— start Rows —

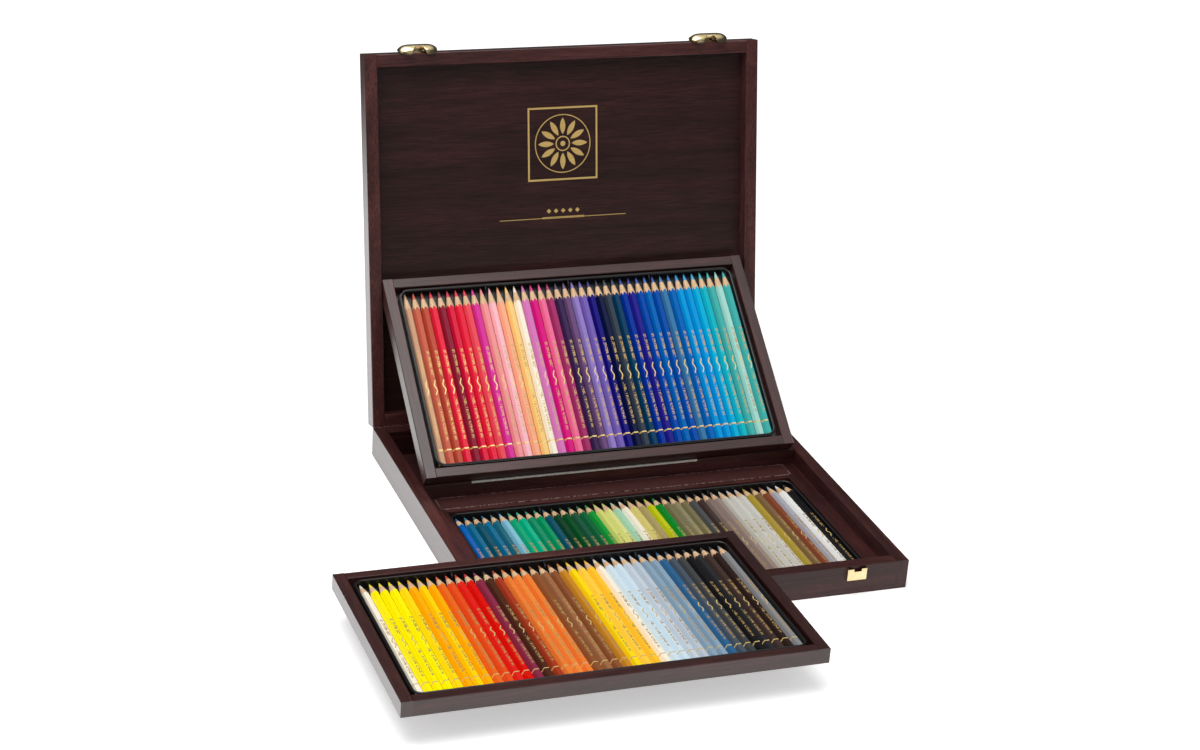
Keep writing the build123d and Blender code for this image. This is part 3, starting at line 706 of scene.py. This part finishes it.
class PBOX_OT_boards(bpy.types.Operator):
    """Stains every board, with the grain along its length."""
    bl_idname = "pbox.boards"
    bl_label = "Boards"

    def execute(self, context):
        finish = context.scene.pbox_boards
        quarter = math.pi / 2
        along_x, along_y = (0, 0, 0), (0, 0, quarter)
        tones = (finish.wood_dark_hex, finish.wood_hex, finish.wood_light_hex)
        lid_tones = (finish.wood_hex, finish.lid_hex, finish.lid_light_hex)
        panel_tones = (finish.panel_dark_hex, finish.panel_hex, finish.wood_hex)
        runs = {
            "stained_mahogany_rails": (along_x, 0.0, tones, 0.6, (
                "case_back_rail", "divider", "pit_wall", "ledge_back", "front_tray_front_rail",
                "front_tray_back_rail", "display_tray_front_rail", "display_tray_back_rail")),
            "stained_mahogany_case_front": (along_x, 0.44, tones, 0.1, ("case_front_rail",)),
            "stained_mahogany_case_right": (along_y, 0.52, tones, 0.1, ("case_right_side", "ledge_right")),
            "stained_mahogany_left": (along_y, 0.31, tones, 0.75, (
                "case_left_side", "front_tray_left_side", "ledge_left")),
            "stained_mahogany_right": (along_y, 0.83, tones, 0.6, ("front_tray_right_side",)),
            "stained_mahogany_display_sides": ((-DISPLAY_TILT, 0, quarter), 0.57, tones, 0.8, (
                "display_tray_left_side", "display_tray_right_side")),
            "stained_mahogany_lid_rails": (along_x, 0.66, lid_tones, 1.0, ("lid_front_rail", "lid_hinge_rail")),
            "stained_mahogany_lid_sides": ((0, quarter, 0), 0.19, lid_tones, 1.0, (
                "lid_left_side", "lid_right_side")),
            "stained_plywood": (along_x, 1.37, panel_tones, 0.6, (
                "case_bottom", "lid_panel", "display_tray_bottom", "front_tray_bottom", "deck")),
        }
        for name, (turn, shift, stain, coat, boards) in runs.items():
            material = stained_wood(name, turn, stain, shift, coat)
            for board in boards:
                dress(board, material)
        # The lacquer stands in a low ridge along the case's back arris, under the lid's foot. It is highest at the
        # arris and lower 0.05 mm in front of it, where the lid's corner passes as the lid closes.
        back, top, ridge, inset = HINGE_LINE.y, HINGE_LINE.z, 0.09, 0.3
        section = ((back - 1.6, top - 0.01), (back - 1.1, top + ridge * 0.5), (back - 0.5, top + ridge * 0.7),
                   (back - 0.06, top + ridge * 0.82), (back, top + ridge), (back, top - 0.01))
        ridge_piece = prism("hinge_lacquer_ridge", section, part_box("case_left_side")[0][0] / MM + inset,
                            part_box("case_right_side")[1][0] / MM - inset)
        ridge_piece.data.materials.append(stained_wood("stained_mahogany_ridge", along_x, tones, 0.2, 0.1))
        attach(ridge_piece, "case")
        return {"FINISHED"}


def insert_lip_tree(plastic):
    """Rolls a round lip along an insert's top edge and sets thin ribs on its back wall."""
    tree, sockets, given = empty_tree("insert_lip", (
        ("Width", "Float"), ("Depth", "Float"), ("Height", "Float"), ("Corner", "Float"), ("Bead", "Float"),
        ("Sink", "Float"), ("Rib", "Object"), ("Ribs", "Int"), ("Rib Pitch", "Float")))
    path = add(tree, "GeometryNodeCurvePrimitiveQuadrilateral", {
        "Width": given["Width"], "Height": given["Depth"]})
    rounded = add(tree, "GeometryNodeFilletCurve", {
        "Curve": path.outputs[0], "Count": 8, "Radius": given["Corner"]}, mode="POLY")
    section = add(tree, "GeometryNodeCurvePrimitiveCircle", {"Resolution": 14, "Radius": given["Bead"]})
    lip = add(tree, "GeometryNodeCurveToMesh", {"Curve": rounded.outputs[0], "Profile Curve": section.outputs[0]})
    middle = vector(tree, y=maths(tree, "MULTIPLY", given["Depth"], 0.5),
                    z=maths(tree, "SUBTRACT", given["Height"], given["Sink"]))
    placed = add(tree, "GeometryNodeTransform", {"Geometry": lip.outputs[0], "Translation": middle})
    smooth = add(tree, "GeometryNodeSetShadeSmooth", {"Geometry": placed.outputs[0]})
    span = maths(tree, "MULTIPLY", maths(tree, "SUBTRACT", given["Ribs"], 1.0), given["Rib Pitch"])
    start = vector(tree, maths(tree, "MULTIPLY", span, -0.5), given["Depth"])
    ribs = add(tree, "GeometryNodeInstanceOnPoints", {
        "Points": line_of_points(tree, given["Ribs"], start, given["Rib Pitch"]),
        "Instance": shape_of(tree, given["Rib"])})
    joined = add(tree, "GeometryNodeJoinGeometry")
    for part in (ribs, smooth):
        tree.links.new(part.outputs[0], joined.inputs[0])
    close_tree(tree, joined.outputs[0], plastic)
    return tree, sockets


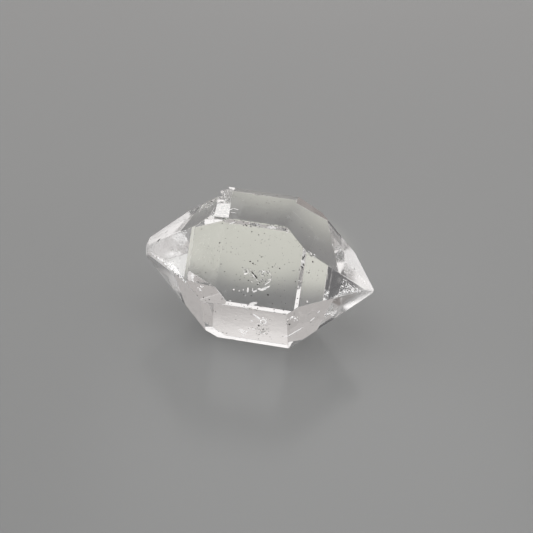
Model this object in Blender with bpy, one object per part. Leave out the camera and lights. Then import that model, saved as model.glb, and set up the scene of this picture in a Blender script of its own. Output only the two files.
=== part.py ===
"""Herkimer diamond: a clear quartz crystal with a point at both ends, lying on one long flat face.

X runs along the crystal from the worn left point to the sharp right point, Z is up, and -Y is the
front. The crystal rests on z = 0 and its box is centred on the origin. It is worked out in
millimetres and turned to metres at the end.
"""

import math

import bmesh
import bpy
from mathutils import Vector, noise

METRES = 0.001

# Size of the crystal
CENTRE_HEIGHT = 5.443  # height of the long axis above the surface it lies on
BLOCK_SIDE = 40.0  # the rough block that the flat faces are cut from
POINT_LEAN = 51.79  # degrees from the long axis to the normal of every end face, as in all quartz

# Six long faces: turn about the long axis from straight up towards the front, and their reach from
# the centre. No real crystal grows evenly, so each face has a reach of its own.
LONG_FACES = {
    "top": (0, 5.443),
    "front_upper": (60, 5.069),
    "front_lower": (120, 5.629),
    "bottom": (180, 5.443),
    "back_lower": (240, 5.174),
    "back_upper": (300, 5.522),
}

# Six end faces at the right point and six at the left, each above the long face of the same turn.
# Three of the six are larger, and the larger ones alternate from one end to the other.
RIGHT_FACES = {
    "right_top": (0, 5.806),
    "right_front_upper": (60, 6.689),
    "right_front_lower": (120, 6.632),
    "right_bottom": (180, 6.585),
    "right_back_lower": (240, 6.150),
    "right_back_upper": (300, 7.121),
}
LEFT_FACES = {
    "left_top": (0, 6.651),
    "left_front_upper": (60, 7.008),
    "left_front_lower": (120, 6.574),
    "left_bottom": (180, 5.790),
    "left_back_lower": (240, 6.292),
    "left_back_upper": (300, 6.699),
}

# Blunted places: outward direction and reach from the centre. The left point has lost its tip, and
# the right point only a crumb.
BLUNTED = [
    ((-1.00, 0.05, 0.02), 9.700),
    ((-0.93, -0.34, 0.10), 9.170),
    ((-0.92, 0.34, -0.16), 9.010),
    ((-0.90, -0.05, 0.42), 9.030),
    ((-0.93, -0.10, -0.34), 9.020),
    ((1.00, -0.06, -0.10), 9.890),
    ((0.96, -0.22, 0.16), 9.610),
]

EDGE_WEAR = 0.045  # width of the fine worn line along every edge
EDGE_STEPS = 2

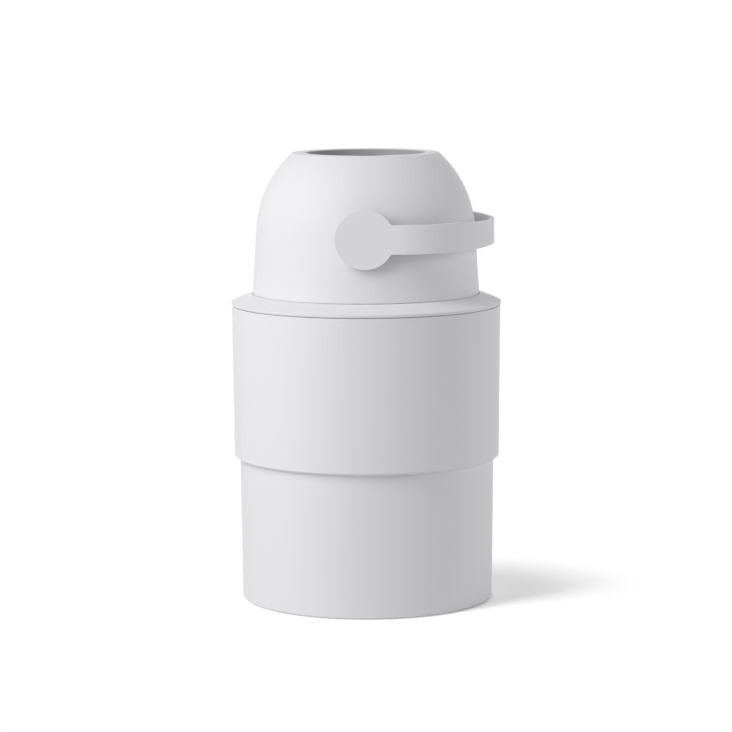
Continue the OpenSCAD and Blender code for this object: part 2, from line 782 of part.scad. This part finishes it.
// The strap and one disc seen along the pivot
module bail_side() {
    half = strap_h / 2;
    // The fillets' circles reach a hair into the disc and the strap, so that the outlines cross
    reach = disc_r + neck_fillet - tiny;
    rise = half + neck_fillet - tiny;
    neck = [sqrt(reach * reach - rise * rise), rise];
    circle(r = disc_r);
    translate([0, -half]) square([handle_reach + 5, strap_h]);
    for (s = [-1, 1]) scale([1, s]) difference() {
        polygon([neck * disc_r / reach, neck, [neck[0], half - 1], [neck[0] - 8, half - 1]]);
        translate(neck) circle(r = neck_fillet, $fn = 64);
    }
}

// What an arc above and an arc below take off the strap, so that it narrows to its middle
waist_sag = (strap_h - strap_mid_h) / 2;
waist_r = (pow(strap_waist, 2) + pow(waist_sag, 2)) / (2 * waist_sag);

module strap_waist_cuts() {
    for (s = [-1, 1]) translate([strap_flat, 0, pivot_z + s * (strap_mid_h / 2 + waist_r)])
        rotate([0, 90, 0]) cylinder(r = waist_r, h = far, $fn = 720);
}

module handle() color(WHITE) difference() {
    union() {
        difference() {
            intersection() {
                translate([0, 0, pivot_z - disc_r - 5]) linear_extrude(2 * disc_r + 10) difference() {
                    bail_plan(0);
                    bail_plan(handle_t);
                }
                on_pivot() translate([0, 0, -far / 2]) linear_extrude(far) bail_side();
            }
            strap_waist_cuts();
        }
        both_sides() on_pivot() {
            translate([0, 0, axle_round]) cylinder(r = axle_r, h = disc_in - axle_round + 1, $fn = 96);
            translate([-key_w / 2, -key_w / 2, axle_end]) cube([key_w, key_w, axle_round - axle_end + 1]);
        }
    }
    both_sides() on_pivot() cylinder(r = screw_r + fit, h = disc_in - 2, $fn = 32);
}

// ---------- piston ----------

piston_z = pivot_z - barrel_rise + gap;
piston_r = bore_r - 1;
cup_h = (piston_h - 4) / 2;
cup_wall = 2;
weight_r = piston_r - cup_wall - weight_space;
weight_t = 6;
seat_h = (piston_h - weight_t) / 2;
piston_screw_at = weight_r + weight_space / 2;
piston_screw_sink = 0.6;
piston_screw_l = piston_h - 2 * (screw_head_h + 1);

module piston_cup() difference() {
    union() {
        rotate_extrude() {
            polygon([[0, 1.4], [weight_r, 0.9], [piston_r - 4, 0], [piston_r - 0.8, 0], [piston_r, 0.8],
                [piston_r, cup_h], [piston_r - cup_wall, cup_h], [piston_r - cup_wall, cup_wall + 1],
                [weight_r, cup_wall + 1], [weight_r, seat_h], [weight_r - 4, seat_h],
                [weight_r - 4, cup_wall + 1.4], [0, cup_wall + 1.4]]);
        }
        around(3, 90) translate([piston_screw_at, 0, cup_wall]) cylinder(r = 4, h = piston_h / 2 - cup_wall, $fn = 48);
    }
    around(3, 90) translate([piston_screw_at, 0, screw_head_h + piston_screw_sink])
        cylinder(r = screw_r + fit, h = far, $fn = 32);
}

module piston_lower() color(GREY) translate([0, 0, piston_z]) difference() {
    piston_cup();
    around(3, 90) translate([piston_screw_at, 0, -1]) {
        cylinder(r = screw_head_r + 0.2, h = 1 + screw_head_h + piston_screw_sink, $fn = 48);
        cylinder(r = screw_r + 0.2, h = far, $fn = 32);
    }
}

module piston_upper() color(GREY) translate([0, 0, piston_z + piston_h]) mirror([0, 0, 1]) piston_cup();

module piston_weight() color(STEEL) translate([0, 0, piston_z + seat_h]) cylinder(r = weight_r, h = weight_t);

module piston_seal() color(DARK) translate([0, 0, piston_z]) rotate_extrude() polygon([
    [piston_r - cup_wall, cup_h],
    [piston_r, cup_h],
    [bore_r - piston_gap, cup_h + 1],
    [bore_r - piston_gap, piston_h - cup_h - 1],
    [piston_r, piston_h - cup_h],
    [piston_r - cup_wall, piston_h - cup_h]]);

module piston_screws() color(STEEL) around(3, 90)
    translate([piston_screw_at, 0, piston_z + screw_head_h + piston_screw_sink]) screw(piston_screw_l);

// ---------- nodes ----------

bucket();
rubber_feet();
upper_casing();
casing_screws();
bag_ring();
hinge_pin();
dome_shell();
shoulder_ring();
head_floor();
upper_seal();
lower_seal();
head_gasket();
bush();  // front_bush
mirror([0, 1, 0]) bush();  // rear_bush
head_screws();
drum_barrel();
drum_shell_upper();
drum_shell_lower();
retaining_ring();  // retaining_ring_upper
flipped() retaining_ring();  // retaining_ring_lower
handle();
handle_screws();
piston_upper();
piston_lower();
piston_weight();
piston_seal();
piston_screws();
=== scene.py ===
# %% [markdown]
# # A nappy bin with a flip-over drum
#
# The bin is a tapered bucket, a wider casing that sleeves over it, and a domed head with a round
# mouth. A bail handle on two round discs turns a ball-shaped drum inside the head. Every part is
# already there as a solid model, so this lesson is about looking at moulded plastic: a camera at
# the right distance, soft light that models round walls, and a finish for each material.
#
# Each one keeps its place, in metres, with +Z up and the handle's front disc facing -Y.

# %% Load the bin's parts
import bpy
import math
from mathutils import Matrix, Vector

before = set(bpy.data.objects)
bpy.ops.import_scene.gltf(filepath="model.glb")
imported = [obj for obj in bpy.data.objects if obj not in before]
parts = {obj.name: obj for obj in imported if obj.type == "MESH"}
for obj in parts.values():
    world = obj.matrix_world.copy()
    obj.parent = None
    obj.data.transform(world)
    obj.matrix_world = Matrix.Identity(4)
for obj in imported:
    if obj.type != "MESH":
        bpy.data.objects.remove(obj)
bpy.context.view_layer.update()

# %% [markdown]
# ## Camera
#
# A round bin looks best from far away through a long lens, so that the rims stay flat ellipses and
# the sides stay almost upright. The lens is given as a focal length in pixels of the square
# picture, because that is what sets how large a metre looks at a given distance. A small roll about
# the line of sight stands the bin upright in the frame.

# %% Place the camera
PICTURE_PX = 732
FOCAL_PX = 2985
SENSOR_MM = 36
FAR_CLIP = 60
CAMERA_AT = (0.027, -3.089, 0.638)
CAMERA_AIM = (-0.0005, 0, 0.2427)
CAMERA_ROLL = math.radians(-0.29)

scene = bpy.context.scene
scene.view_settings.view_transform = "Standard"


def aimed(name, data, place, target):
    """Adds a camera or lamp at place, turned so that it looks at target."""
    thing = bpy.data.objects.new(name, data)
    thing.location = place
    thing.rotation_euler = (Vector(target) - Vector(place)).to_track_quat("-Z", "Y").to_euler()
    scene.collection.objects.link(thing)
    print(name, "stands at", place)
    return thing


lens = bpy.data.cameras.new("camera")
lens.sensor_width = SENSOR_MM
lens.lens = FOCAL_PX / PICTURE_PX * SENSOR_MM
lens.clip_end = FAR_CLIP
scene.camera = aimed("camera", lens, CAMERA_AT, CAMERA_AIM)
scene.camera.rotation_euler.rotate_axis("Z", CAMERA_ROLL)

# %% [markdown]
# ## Shader maths as arithmetic
#
# A finish is a small sum: a colour that drifts a little, a roughness that drifts more, and a height
# for the grain. It could be wired by hand, node after node, but a sum is easier to read. So `Wire`
# wraps the output of a node, and turns `+`, `-` and `*` into Math nodes, whichever side the plain
# number stands on.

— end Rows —

Your task is to print the lines from the one containing "obj.data.transform(world)" through the one containing "bpy.context.view_layer.update()", exactly and with nothing added.

=== Complete answer ===
    obj.data.transform(world)
    obj.matrix_world = Matrix.Identity(4)
for obj in imported:
    if obj.type != "MESH":
        bpy.data.objects.remove(obj)
bpy.context.view_layer.update()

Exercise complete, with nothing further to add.